With the wide world of SDR hardware out of the way, Kelly went on to giving some practical demonstrations of capturing signals and ultimately converting that into data bits which can be examined. The first half of the process: identifying which frequency the target device uses, fine-tuning with an tool such as GQRX, and then capturing with the
rtl_sdr command is something we’ve seen used in a number of projects already.

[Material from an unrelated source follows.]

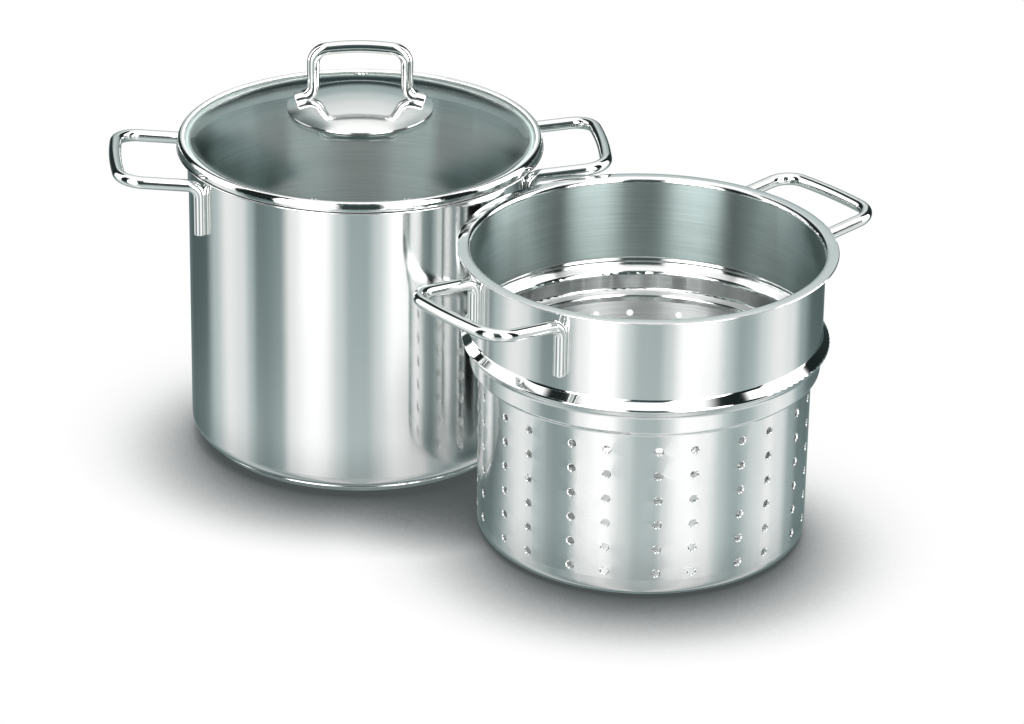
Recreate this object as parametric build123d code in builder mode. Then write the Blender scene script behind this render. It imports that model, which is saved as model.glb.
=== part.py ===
"""Pasta pot with a glass lid, and its strainer insert standing beside it.

Millimetres, +Z up. The origin is the middle of the pot's base, on the table.
The pot's two handles lie along X.
"""

import os
from math import acos, atan2, cos, hypot, radians, sin, sqrt, tan

from build123d import *

# Sheet and rim, shared by the pot and the strainer
wall_t = 0.8
rim_w = 7.5
rim_bend_r = 2.4
rim_lip_w = 2.6
rim_lip_drop = 0.25
rim_lip_turn_r = 9.0
rim_edge_r = 0.5
rim_under_r = 0.2
corner_r = 8.0

# Pot
pot_r = 111.3
pot_h = 201.5
base_t = 5.8
base_foot_in = 9.6
base_flank_in = 6.5
base_lip_in = 7.6
base_flank_drop = 1.3
base_foot_rise = 0.9
base_foot_inset = 1.2
base_round_r = 0.7
cap_t = 0.6

# Loop handles, the same on the pot and the strainer
rod_r = 4.0
handle_out = 44.8
handle_bow = 3.0
handle_half = 40.8
handle_corner_r = 15.5
handle_bar_r = 300.0
handle_tilt = 5.6
handle_drop = 9.8
leg_sink = 1.4
leg_bend_r = 7.5
leg_drop = 43.6
leg_end_r = 1.0

# Strainer
strainer_h = 192.2
strainer_in = 0.6
strainer_turn = 33.5
neck_gap = 0.6
collar_h = 54.9
bead_proud = 5.3
bead_upper_h = 5.5
bead_lower_h = 5.9
bead_edge_r = 1.6
bead_crease_r = 2.0
bead_foot_r = 3.0
neck_h = 12.7
shoulder_step = 5.3
shoulder_out_r = 2.5
shoulder_in_r = 2.7
sieve_taper = 0.5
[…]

But the last piece of the puzzle, taking that capture and getting usable data out of it, is something we haven’t seen nearly as much of. Kelly went over tools such as Inspectrum, DspectrumGUI, and of course Universal Radio Hacker, and demonstrated how they are used against an SDR capture file. Many of the SDR hacks that come our way essentially just re-transmit the original capture with little consideration of what information the signal actually contains, and it was interesting to see a more in-depth look at how these open source tools can help move from simple mimicry to comprehension. Once you’re able to decode the data being sent over the air, you’re well on the way to being able to modify the data; and that’s where the real fun begins.
Through the Looking Glass
These presentations dealt with subjects which are familiar to Hackaday readers, but in both cases, brought something new to the table. Seeing “the other side” of technology was a central theme of the WOPR Summit, and these talks demonstrate that the perspective shift can often bring new details to light. Some mad lad clustering together BBC Micro:Bits to capture BLE traffic is about as far up our alley as you can get before busting through the front door, and the fact that we haven’t seen it until now is a perfect example that information isn’t moving as smoothly between the different camps as it should.
Hopefully other hacker events will adopt this more eclectic approach to presentation topics in the future, and help establish a better dialog between the cornucopia of hackers that are out there. Otherwise we run the risk of not only missing out on useful techniques and tools, but worse, reinventing the wheel when a solution has already been developed.